**Aim of the exercise**: Copy each line holding the string "None".

**Dataset**:
=====
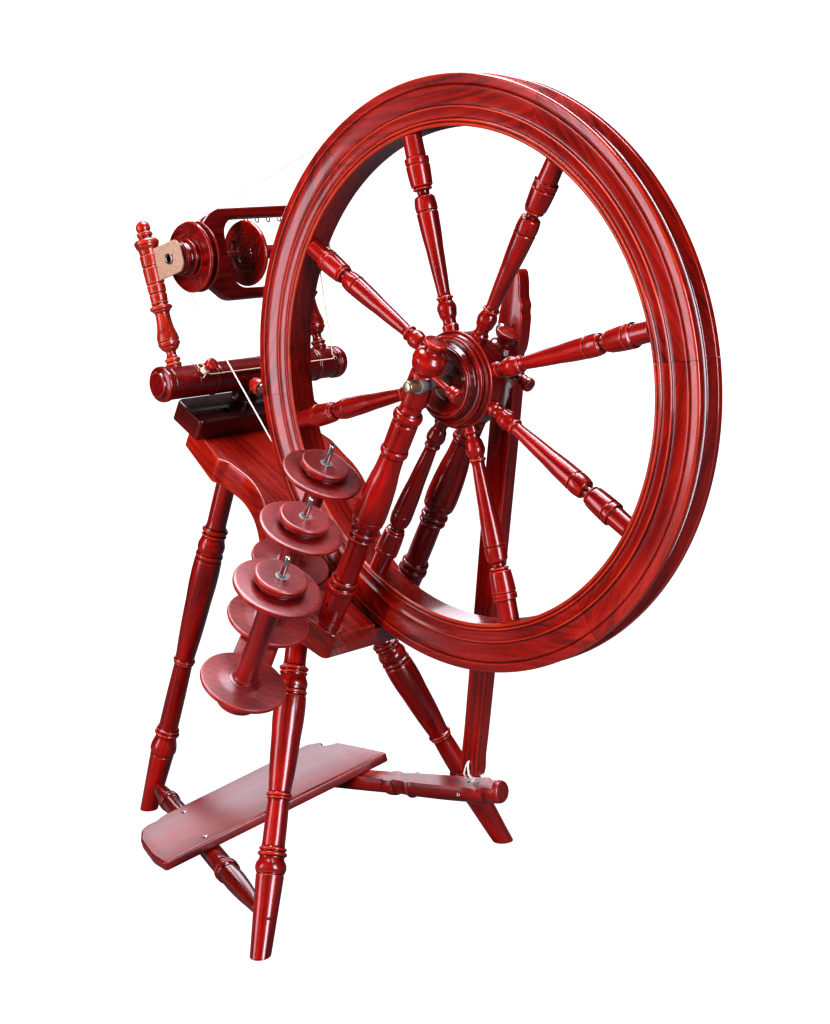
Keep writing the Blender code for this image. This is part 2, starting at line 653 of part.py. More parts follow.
=====
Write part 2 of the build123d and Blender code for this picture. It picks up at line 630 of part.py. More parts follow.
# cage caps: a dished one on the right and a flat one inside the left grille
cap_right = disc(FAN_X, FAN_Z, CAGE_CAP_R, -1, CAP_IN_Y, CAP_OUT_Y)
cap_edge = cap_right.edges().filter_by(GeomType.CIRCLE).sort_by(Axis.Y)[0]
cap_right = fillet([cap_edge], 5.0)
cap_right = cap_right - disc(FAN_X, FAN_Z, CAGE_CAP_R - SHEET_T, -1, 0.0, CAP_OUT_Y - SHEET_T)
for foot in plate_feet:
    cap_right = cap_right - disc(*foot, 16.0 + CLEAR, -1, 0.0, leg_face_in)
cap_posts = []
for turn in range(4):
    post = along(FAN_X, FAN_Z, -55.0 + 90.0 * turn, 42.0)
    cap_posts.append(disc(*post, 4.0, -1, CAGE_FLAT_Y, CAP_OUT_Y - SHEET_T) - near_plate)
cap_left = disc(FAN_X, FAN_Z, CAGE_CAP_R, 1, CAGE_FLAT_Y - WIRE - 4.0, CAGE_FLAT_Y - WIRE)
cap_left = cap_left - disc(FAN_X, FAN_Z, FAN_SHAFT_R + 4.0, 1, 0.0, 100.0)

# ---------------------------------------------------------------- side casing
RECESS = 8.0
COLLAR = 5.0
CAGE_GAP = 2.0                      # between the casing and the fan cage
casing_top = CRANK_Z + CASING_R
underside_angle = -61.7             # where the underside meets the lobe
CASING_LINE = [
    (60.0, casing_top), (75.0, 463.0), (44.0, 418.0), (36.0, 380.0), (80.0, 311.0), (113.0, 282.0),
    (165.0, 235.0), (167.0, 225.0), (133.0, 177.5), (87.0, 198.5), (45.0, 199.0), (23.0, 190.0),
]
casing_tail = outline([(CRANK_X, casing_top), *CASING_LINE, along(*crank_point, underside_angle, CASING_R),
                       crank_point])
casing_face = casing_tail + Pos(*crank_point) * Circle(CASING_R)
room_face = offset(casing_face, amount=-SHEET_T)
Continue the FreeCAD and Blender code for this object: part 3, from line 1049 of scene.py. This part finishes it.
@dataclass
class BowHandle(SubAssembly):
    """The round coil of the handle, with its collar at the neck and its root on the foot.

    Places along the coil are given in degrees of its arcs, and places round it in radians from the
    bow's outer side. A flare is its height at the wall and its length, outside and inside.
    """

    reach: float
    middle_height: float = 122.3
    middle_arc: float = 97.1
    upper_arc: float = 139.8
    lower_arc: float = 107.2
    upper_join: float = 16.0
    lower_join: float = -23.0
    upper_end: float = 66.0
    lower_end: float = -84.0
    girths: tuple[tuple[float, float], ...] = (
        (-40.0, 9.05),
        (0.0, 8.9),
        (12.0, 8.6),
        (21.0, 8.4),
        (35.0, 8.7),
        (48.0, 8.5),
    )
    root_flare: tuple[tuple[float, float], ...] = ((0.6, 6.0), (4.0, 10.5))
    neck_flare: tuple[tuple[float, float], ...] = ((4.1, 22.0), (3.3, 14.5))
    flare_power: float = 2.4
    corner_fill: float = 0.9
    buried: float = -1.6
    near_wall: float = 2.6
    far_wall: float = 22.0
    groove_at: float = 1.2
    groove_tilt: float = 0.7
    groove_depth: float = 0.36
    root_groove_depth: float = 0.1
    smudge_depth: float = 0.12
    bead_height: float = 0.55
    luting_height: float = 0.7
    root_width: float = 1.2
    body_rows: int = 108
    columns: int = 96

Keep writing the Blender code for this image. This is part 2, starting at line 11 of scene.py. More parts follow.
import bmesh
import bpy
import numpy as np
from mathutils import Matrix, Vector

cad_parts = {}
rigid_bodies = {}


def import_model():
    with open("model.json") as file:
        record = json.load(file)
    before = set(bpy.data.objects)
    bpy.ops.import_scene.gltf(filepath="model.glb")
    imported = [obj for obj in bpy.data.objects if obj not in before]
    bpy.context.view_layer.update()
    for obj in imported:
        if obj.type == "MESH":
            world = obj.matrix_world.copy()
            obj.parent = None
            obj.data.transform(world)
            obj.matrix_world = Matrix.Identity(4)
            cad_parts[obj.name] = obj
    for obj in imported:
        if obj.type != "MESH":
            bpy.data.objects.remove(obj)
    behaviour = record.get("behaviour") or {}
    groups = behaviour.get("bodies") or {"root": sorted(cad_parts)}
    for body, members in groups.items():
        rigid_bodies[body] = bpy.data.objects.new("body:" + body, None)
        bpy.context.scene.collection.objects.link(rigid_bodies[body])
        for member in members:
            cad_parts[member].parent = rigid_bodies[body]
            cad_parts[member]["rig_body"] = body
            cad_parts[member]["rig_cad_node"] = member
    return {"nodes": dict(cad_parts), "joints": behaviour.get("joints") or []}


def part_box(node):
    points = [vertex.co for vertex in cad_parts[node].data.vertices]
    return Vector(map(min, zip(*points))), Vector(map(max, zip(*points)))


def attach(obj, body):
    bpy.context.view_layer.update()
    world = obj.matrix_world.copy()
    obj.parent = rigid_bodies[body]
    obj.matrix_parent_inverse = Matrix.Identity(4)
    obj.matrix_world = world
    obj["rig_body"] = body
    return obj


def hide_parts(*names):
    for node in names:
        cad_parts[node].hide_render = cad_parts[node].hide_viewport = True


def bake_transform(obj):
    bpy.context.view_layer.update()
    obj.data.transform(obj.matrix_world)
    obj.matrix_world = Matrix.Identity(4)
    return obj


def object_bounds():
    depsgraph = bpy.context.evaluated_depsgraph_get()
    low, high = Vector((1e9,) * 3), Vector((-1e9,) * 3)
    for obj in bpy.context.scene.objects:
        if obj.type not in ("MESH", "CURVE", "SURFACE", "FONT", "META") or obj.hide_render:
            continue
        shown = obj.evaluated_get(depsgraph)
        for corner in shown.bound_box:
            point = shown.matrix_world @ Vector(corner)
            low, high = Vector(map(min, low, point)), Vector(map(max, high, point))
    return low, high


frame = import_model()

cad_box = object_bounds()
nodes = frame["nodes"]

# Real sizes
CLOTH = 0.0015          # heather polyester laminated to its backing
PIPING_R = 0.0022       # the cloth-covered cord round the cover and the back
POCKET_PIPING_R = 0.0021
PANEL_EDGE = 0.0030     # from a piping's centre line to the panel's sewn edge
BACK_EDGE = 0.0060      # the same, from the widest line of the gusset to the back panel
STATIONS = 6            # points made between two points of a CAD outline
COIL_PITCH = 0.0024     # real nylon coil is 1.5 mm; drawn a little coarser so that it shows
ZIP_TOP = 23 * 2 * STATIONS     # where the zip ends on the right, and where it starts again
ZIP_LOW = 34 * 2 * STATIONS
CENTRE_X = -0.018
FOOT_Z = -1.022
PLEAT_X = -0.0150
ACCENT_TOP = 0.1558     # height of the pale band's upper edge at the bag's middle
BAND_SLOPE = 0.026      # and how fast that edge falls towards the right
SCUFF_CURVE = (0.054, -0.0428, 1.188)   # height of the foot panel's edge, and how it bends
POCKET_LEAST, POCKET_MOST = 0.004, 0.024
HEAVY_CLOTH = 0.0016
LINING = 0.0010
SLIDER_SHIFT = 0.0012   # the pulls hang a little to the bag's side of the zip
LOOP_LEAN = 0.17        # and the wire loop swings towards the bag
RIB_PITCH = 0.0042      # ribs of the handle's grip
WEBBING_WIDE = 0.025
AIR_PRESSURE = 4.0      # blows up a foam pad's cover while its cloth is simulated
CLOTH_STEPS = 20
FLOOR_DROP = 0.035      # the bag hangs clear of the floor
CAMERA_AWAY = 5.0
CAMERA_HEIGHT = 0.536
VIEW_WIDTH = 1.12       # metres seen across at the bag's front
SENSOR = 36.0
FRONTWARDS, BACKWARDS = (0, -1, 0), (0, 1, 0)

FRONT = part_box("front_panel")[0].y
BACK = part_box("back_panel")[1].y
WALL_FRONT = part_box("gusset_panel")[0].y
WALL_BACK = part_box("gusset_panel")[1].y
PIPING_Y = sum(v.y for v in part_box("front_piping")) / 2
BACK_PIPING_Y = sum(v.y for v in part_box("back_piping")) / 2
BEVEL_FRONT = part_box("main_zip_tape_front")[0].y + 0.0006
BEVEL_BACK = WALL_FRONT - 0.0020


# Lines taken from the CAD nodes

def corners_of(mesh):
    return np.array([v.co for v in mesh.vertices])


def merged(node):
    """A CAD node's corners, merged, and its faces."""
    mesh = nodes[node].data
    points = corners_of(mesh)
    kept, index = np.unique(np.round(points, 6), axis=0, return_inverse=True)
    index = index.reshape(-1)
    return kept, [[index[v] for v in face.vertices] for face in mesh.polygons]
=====
**Answer for the task**:
            obj.parent = None
        rigid_bodies[body] = bpy.data.objects.new("body:" + body, None)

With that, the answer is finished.